Proverbs 23:7 says “for as he thinks in his heart, so is he…” this is the scripture that is being misquoted.  The key word that is missing is HEART!!!  As he thinks in his heart… this means that he has meditated on this to the point that it is now inside of him and he can now act on it.  This is not a random thought, a thought of anger, or even a tired thought, but one  that has taken root in the inmost parts of the person.


Why is the Heart So Key???
    The heart is key because Jesus said in Matthew 15:19 “for out of the heart proceed evil thoughts, murders, adulteries, fornications, thefts, false witness, blasphemies: These are the things which defile a man.”  What you let enter into your heart then come out is what makes you who you are; then action and complete belief are the keys.  It gets deep down into the heart.

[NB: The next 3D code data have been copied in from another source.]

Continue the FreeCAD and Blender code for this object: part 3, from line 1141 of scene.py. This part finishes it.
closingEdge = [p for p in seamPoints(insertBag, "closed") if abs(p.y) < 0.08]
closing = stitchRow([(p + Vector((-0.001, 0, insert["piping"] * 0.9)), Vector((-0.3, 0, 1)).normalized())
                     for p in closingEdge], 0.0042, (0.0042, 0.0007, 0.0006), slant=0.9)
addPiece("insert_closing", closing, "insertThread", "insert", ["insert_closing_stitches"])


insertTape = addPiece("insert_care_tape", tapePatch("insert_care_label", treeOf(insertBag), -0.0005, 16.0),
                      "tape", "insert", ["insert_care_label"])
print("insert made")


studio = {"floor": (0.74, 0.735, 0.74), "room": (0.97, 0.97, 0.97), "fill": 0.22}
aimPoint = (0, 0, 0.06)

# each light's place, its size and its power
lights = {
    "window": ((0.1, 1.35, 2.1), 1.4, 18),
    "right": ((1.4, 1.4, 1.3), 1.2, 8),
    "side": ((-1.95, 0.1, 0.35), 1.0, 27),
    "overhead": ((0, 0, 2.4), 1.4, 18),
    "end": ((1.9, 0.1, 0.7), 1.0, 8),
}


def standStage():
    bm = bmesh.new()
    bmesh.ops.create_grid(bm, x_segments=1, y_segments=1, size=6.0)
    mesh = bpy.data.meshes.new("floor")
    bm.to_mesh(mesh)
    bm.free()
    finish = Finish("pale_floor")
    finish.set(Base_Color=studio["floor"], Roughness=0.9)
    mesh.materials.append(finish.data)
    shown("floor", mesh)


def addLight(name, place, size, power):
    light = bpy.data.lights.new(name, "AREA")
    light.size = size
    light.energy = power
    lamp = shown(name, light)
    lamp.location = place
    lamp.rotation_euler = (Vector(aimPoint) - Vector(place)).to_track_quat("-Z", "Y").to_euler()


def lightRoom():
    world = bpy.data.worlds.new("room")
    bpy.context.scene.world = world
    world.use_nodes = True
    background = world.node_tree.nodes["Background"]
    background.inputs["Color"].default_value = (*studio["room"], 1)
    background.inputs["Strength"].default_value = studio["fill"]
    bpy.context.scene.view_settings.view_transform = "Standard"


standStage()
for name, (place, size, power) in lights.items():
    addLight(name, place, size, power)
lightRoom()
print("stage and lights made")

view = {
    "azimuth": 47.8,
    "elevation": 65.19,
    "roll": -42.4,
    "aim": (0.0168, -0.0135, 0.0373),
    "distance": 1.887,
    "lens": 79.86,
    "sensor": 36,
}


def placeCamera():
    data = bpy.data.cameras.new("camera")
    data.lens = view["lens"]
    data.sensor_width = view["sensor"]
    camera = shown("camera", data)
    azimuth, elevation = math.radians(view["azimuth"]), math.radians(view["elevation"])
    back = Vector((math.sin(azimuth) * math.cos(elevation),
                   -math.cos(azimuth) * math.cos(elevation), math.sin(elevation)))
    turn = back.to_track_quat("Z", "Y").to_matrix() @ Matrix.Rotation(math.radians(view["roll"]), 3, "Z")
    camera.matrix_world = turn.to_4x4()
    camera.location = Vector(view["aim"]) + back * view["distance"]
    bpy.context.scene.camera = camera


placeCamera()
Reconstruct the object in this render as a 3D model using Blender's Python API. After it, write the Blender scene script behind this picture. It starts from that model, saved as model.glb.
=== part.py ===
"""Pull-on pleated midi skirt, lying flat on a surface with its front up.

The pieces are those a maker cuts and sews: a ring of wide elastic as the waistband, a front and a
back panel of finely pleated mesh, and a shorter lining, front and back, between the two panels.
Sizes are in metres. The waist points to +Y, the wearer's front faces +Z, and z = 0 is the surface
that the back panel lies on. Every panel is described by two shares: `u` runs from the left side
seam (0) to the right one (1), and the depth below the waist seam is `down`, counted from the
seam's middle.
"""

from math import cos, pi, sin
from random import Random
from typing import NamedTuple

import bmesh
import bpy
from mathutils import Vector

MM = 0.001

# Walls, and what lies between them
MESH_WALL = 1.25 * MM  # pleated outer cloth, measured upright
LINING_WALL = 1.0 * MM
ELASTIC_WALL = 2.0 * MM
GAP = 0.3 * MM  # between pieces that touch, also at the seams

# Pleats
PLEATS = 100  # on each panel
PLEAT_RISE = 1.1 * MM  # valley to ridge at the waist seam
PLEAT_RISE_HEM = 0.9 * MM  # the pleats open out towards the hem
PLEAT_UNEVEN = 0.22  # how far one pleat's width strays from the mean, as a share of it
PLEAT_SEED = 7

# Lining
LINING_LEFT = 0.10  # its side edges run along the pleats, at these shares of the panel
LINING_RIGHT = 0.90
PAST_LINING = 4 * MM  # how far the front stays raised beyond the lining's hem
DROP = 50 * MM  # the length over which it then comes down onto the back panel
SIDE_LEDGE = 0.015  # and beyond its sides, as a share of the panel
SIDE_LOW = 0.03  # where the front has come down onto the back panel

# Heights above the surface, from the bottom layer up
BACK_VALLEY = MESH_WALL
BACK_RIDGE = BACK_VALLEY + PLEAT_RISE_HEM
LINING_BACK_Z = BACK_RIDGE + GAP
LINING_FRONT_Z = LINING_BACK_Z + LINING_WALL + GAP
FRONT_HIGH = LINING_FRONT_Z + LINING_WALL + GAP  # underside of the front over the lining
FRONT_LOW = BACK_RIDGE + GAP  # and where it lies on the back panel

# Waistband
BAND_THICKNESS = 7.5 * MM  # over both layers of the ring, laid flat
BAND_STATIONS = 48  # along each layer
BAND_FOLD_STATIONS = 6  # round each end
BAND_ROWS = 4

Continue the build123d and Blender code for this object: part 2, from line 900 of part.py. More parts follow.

Never let another person define you by your thoughts or tell you that as you think so you are, or that a thought defines you.  That is a lie from the pits of Hell.  Christ Jesus is who defines you and once you accept Him as Lord and Savior of your live, you become like Him and He lives in you.  You are a living example of Christ.  Not a person that changes at the whim of every little thought.

Philippians 4:8
Finally, brethren, whatever is true, whatever is honorable, whatever is right, whatever is pure, whatever is lovely, whatever is of good repute, if there is any excellence and if anything worthy of praise, dwell on these things.”